**Aim of the exercise:**
From the listing below, copy only the lines from the line that contains "Write part 2" to the line that contains "for points and", counting those two lines as part of the copy.

.....

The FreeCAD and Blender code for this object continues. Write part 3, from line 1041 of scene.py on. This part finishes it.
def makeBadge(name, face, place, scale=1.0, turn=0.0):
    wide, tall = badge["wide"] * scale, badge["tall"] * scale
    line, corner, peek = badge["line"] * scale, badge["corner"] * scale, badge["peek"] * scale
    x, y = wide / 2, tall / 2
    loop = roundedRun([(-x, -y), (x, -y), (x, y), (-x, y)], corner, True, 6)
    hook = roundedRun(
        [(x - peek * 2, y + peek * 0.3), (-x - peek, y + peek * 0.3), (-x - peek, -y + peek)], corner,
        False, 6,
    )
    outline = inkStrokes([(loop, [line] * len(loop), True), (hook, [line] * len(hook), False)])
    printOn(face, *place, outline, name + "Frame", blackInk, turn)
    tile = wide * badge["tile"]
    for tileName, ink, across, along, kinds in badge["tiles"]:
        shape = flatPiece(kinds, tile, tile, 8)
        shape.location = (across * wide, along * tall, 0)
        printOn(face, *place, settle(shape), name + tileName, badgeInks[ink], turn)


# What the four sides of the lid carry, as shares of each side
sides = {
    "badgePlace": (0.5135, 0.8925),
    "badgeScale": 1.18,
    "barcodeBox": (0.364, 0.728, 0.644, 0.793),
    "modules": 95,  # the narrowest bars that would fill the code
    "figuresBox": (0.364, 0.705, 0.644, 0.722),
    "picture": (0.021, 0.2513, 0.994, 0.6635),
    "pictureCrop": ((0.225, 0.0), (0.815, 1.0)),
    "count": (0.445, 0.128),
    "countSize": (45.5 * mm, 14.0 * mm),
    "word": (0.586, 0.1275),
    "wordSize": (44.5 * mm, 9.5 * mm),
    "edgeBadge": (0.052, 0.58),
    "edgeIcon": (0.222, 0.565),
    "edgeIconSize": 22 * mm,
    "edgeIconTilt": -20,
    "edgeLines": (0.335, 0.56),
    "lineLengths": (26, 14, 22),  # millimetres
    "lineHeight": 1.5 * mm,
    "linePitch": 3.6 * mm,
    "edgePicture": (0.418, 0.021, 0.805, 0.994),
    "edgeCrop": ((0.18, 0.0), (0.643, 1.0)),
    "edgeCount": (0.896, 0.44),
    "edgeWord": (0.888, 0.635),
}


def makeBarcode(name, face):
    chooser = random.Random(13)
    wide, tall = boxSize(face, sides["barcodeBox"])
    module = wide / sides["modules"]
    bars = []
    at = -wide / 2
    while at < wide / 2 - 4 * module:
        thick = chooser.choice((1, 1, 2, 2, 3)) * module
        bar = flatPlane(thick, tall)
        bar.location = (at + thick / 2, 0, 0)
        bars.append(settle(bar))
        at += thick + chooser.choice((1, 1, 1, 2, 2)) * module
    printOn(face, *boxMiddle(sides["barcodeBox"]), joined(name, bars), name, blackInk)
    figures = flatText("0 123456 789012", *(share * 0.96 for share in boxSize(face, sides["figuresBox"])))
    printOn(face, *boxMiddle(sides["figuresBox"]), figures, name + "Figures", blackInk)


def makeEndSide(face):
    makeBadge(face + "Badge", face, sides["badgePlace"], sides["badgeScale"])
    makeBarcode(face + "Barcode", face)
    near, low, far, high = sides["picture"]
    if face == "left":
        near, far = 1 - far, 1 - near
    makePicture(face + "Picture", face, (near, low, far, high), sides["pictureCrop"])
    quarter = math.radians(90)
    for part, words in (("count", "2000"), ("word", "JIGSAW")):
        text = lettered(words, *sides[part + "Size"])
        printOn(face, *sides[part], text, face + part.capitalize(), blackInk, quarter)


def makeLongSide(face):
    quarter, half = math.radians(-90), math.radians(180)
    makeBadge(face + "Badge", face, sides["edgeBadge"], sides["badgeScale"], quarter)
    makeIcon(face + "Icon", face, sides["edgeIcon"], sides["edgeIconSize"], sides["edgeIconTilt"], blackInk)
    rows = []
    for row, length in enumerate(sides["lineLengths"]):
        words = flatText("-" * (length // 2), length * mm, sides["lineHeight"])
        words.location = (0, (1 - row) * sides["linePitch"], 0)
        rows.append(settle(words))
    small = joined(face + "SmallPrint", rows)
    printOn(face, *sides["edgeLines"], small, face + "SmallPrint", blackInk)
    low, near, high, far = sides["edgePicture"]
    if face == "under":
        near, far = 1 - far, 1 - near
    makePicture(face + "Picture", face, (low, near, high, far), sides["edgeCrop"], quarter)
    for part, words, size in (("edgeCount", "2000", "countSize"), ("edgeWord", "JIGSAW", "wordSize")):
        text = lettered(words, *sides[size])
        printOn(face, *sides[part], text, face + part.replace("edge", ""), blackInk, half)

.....

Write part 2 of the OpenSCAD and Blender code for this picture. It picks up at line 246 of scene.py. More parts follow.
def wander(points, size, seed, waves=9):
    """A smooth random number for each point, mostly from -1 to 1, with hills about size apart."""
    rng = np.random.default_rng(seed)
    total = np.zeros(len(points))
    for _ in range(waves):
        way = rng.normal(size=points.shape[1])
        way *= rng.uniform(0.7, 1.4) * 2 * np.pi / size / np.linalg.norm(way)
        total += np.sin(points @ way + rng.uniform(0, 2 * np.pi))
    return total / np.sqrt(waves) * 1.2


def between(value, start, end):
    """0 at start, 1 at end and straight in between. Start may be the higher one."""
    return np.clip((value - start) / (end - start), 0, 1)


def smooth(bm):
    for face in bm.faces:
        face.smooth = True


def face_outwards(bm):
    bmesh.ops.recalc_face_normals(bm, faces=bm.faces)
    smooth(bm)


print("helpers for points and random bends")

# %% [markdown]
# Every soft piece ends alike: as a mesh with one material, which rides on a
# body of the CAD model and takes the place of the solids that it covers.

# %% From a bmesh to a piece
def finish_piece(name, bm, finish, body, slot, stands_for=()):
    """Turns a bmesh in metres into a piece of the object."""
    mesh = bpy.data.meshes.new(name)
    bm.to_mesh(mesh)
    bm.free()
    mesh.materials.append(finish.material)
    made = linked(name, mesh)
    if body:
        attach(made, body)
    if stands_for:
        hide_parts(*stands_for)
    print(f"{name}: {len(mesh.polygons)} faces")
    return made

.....

**Output of the exercise:**
Write part 2 of the OpenSCAD and Blender code for this picture. It picks up at line 246 of scene.py. More parts follow.
def wander(points, size, seed, waves=9):
    """A smooth random number for each point, mostly from -1 to 1, with hills about size apart."""
    rng = np.random.default_rng(seed)
    total = np.zeros(len(points))
    for _ in range(waves):
        way = rng.normal(size=points.shape[1])
        way *= rng.uniform(0.7, 1.4) * 2 * np.pi / size / np.linalg.norm(way)
        total += np.sin(points @ way + rng.uniform(0, 2 * np.pi))
    return total / np.sqrt(waves) * 1.2


def between(value, start, end):
    """0 at start, 1 at end and straight in between. Start may be the higher one."""
    return np.clip((value - start) / (end - start), 0, 1)


def smooth(bm):
    for face in bm.faces:
        face.smooth = True


def face_outwards(bm):
    bmesh.ops.recalc_face_normals(bm, faces=bm.faces)
    smooth(bm)


print("helpers for points and random bends")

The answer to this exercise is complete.